After that i decided to mount the remaining fox skin into an upright standing fox named mr todd in a waist coat holding a cane. The final mount was horrendous, he looked just like something off a crap taxidermy website. I was quite upset that it did not turn out as i would have liked , i was very inspired by anthropomorphic taxidermy at the time. I did not clean out his feet properly and they got infested with maggots and i had to leave him in the shed. Never the less everyone i knew loved him and they loved my good efforts. (i had only previously taxidermied mice and other small creatures) I was filled with guilt that wasted the fox's skin. But at the time i did try my best!

A few days later i had a very vivid dream, that Mr Todd had come back to life, and he was dancing, doing a fox trot, above his grave and i danced with him. He wasnt angry with me, he was blissful and his spirit had passed long ago. This dream may have been due to watching watership down too many times as a child, but it also may have been a spiritual and symbolic occurance. Messages come to us through dreams and in our waking life we can choose to let our dreams help us.

Dreams have long been thought of as a source of guidance and answers to questions of the mind.

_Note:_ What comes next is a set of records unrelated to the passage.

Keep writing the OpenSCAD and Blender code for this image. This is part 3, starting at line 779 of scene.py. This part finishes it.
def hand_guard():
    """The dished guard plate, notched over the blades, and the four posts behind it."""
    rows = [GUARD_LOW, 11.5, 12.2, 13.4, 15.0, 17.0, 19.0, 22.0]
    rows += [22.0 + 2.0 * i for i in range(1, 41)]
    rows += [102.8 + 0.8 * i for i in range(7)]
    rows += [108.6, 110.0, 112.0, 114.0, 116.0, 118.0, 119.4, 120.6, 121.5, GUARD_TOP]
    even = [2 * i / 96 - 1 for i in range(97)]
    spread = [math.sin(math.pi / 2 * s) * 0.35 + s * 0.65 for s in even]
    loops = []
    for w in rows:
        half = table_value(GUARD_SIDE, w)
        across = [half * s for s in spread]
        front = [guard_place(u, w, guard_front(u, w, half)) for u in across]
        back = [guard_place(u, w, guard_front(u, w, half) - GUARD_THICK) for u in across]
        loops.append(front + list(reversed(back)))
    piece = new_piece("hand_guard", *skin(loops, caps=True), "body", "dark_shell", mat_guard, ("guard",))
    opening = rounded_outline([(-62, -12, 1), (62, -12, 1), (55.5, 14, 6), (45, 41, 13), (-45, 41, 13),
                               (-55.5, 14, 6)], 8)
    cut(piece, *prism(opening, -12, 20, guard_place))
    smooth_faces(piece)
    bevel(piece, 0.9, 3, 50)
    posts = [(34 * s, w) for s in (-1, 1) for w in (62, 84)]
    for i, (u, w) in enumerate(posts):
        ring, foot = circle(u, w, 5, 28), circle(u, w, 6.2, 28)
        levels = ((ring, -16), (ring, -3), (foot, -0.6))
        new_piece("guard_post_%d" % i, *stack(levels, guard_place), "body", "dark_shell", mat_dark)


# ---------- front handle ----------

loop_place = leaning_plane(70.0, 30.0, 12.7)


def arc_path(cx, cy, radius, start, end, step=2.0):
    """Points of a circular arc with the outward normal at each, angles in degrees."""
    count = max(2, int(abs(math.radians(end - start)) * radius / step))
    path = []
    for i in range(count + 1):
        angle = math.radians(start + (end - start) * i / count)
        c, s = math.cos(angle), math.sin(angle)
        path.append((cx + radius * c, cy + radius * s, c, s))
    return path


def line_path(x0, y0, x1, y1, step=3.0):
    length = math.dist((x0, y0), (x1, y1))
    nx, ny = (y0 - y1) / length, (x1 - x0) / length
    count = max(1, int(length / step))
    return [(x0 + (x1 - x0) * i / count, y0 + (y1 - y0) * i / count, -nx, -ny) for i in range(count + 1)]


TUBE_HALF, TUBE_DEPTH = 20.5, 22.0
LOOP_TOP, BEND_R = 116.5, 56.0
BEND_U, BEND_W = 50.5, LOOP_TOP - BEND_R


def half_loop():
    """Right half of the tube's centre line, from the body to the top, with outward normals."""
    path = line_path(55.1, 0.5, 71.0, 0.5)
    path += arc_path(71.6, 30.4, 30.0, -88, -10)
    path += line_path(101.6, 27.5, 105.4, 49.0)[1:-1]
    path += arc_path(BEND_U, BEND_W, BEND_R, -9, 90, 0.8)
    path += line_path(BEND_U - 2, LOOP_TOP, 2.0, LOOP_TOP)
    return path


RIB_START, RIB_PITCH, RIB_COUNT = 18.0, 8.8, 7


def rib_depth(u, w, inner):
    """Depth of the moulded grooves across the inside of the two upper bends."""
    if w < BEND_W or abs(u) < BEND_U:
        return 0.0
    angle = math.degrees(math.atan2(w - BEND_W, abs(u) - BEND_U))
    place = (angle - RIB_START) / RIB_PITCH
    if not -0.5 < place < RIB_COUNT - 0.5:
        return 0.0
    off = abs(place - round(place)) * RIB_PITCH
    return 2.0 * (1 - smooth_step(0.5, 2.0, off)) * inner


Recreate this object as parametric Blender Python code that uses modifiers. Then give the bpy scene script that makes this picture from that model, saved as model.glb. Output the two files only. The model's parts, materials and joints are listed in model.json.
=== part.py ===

I think Mr Todd came to me in a dream to guide me. The key traits of a fox spirit guide are

cunning/ strategy /quick-thinking/ adaptability /cleverness/ wisdom/prankster

the whole ordeal made me realise on a deeper level that death is not the end, and the end of Mr todd's life was NOT the crap taxidermy piece. His body was gift from the universe, something that would otherwise rot away. I began to like Mr todd the taxidermy fox in all his charm. He was a reminder not to take life too seriously. And sometimes art does not always go to plan alas there are always happy accidents.